The Fed, in a 11-1 vote, kept its benchmark interest rate at between 3.5 percent and 3.75 percent while indicating potential unknowns around inflationary pressures from ongoing turmoil in Iran and elsewhere in the Middle East. The central bank also released a quarterly “dot plot” matrix of individual committees, forecasting one cut this year and another in 2027.
“The implications of events in the Middle East for the U.S. economy are uncertain,” Fed Chairman Jerome Powell said in a post-meeting press conference. “In the near-term, higher energy prices will push up overall inflation, but is too soon to know the scope and duration of the potential effects on the economy.”
The lone wolf dissenting vote came from Fed governor Stephen Miran, who supported a quarter-point reduction.
Wednesday’s Federal Open Market Committee (FOMC) meeting marked the second to last for Fed Chairman Jerome Powell before his second term as chair is slated to expire on May 15. President Donald Trump nominated former Fed governor Kevin Warsh in late January to replace Powell two days after the FOMC kept interest rates in check following three straight cuts to close 2025.
Powell said Wednesday in the event Warsh is not confirmed by May 15, he will remain in his Fed leadership role in a pro tempore position based on bylaws until a successor is confirmed. The Fed chair also stated he would not leave his board of governors position that lasts through January 2028 until a Department of Justice investigation of him is “well and truly over with transparency and finality.”
Lisa Pendergast, CEO of the Commercial Real Estate Finance Council, said uncertainty about inflation only adds to the stress facing a number of floating-rate loans already facing looming maturities at higher interest rates.
“The reality is that you still have 4 percent coupons that are maturing, and you’re moving to something with 6 and change, and that’s a lot of pain for some of these owners,” Pendergast said. “For an extended period of time people were just extending those existing loans, but at some point that has to stop and that is when the pain points start.”
While the Iran war has fueled increased volatility to the near-term direction of inflation, Pendergast said the CRE market could see some expedited deal activity as a flight to quality unfolds as more investors buy Treasurys and seek more Class A properties with stable incomes. Pendergast cautioned, though, that the uncertainty from the war also could make some lenders more reluctant to fund certain deals.
Jay Neveloff, chair of real estate at law firm HSF Kramer, said the instability in the market stemming from the Middle East provides a compelling buying opportunity for CRE owners, and he is advising clients to take advantage. Neverloff has advised clients to execute deals since the war began but noted that many remain on sidelines for the moment.

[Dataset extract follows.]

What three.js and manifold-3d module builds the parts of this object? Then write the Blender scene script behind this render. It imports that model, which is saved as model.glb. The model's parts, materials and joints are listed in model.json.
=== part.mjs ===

“I think this blip in time creates more opportunity because people need to transact and there’ll be a moment of time and that window could close,” Neveloff said. “There are some groups out there who see the opportunity, but it’s clear they’re in the minority.”
Neveloff added that lenders are becoming more proactive in early 2026 with distressed properties with some looking at potential loan sales. Yet, he stressed that a wide gap remains in the bid-ask spread, which creates some barriers to transaction activity.
Geri Borger Urgo, president for NewPoint Real Estate Capital, said interest rate conditions aren’t prohibiting deals from getting done but are also not encouraging borrowers to refinance out of an existing fixed-rate transaction.
“You have a sort of tale of two cities, where on the one hand there are those that have time and no pressure to do anything, and on the other hand you’ve got a real debt wall,” Borger Urgo said. “No one is really incentivized to do anything with rates where they are now.”
Prior to the Iran War, the 10-Year U.S. Treasury yield had dipped below 4 percent, with the Five-Year U.S. Treasury note hovering around 3.5 percent before popping back due to market uncertainty.
Mark Weiss, managing partner and head of real estate for Chatham Financial, said many CRE owners have begun to sense a reality check of long-term interest rates remaining elevated following years of hoping they would return to their previous low levels. He said there is more capitulation in the CRE market now, which should lead to more deal flow despite some of the unknowns circulating.
“People are just recognizing that we’re at that point now where you have to transact,” Weiss said. “You have a lot of these funds that have extended, extended, extended, and they just have to return the capital to their investors.”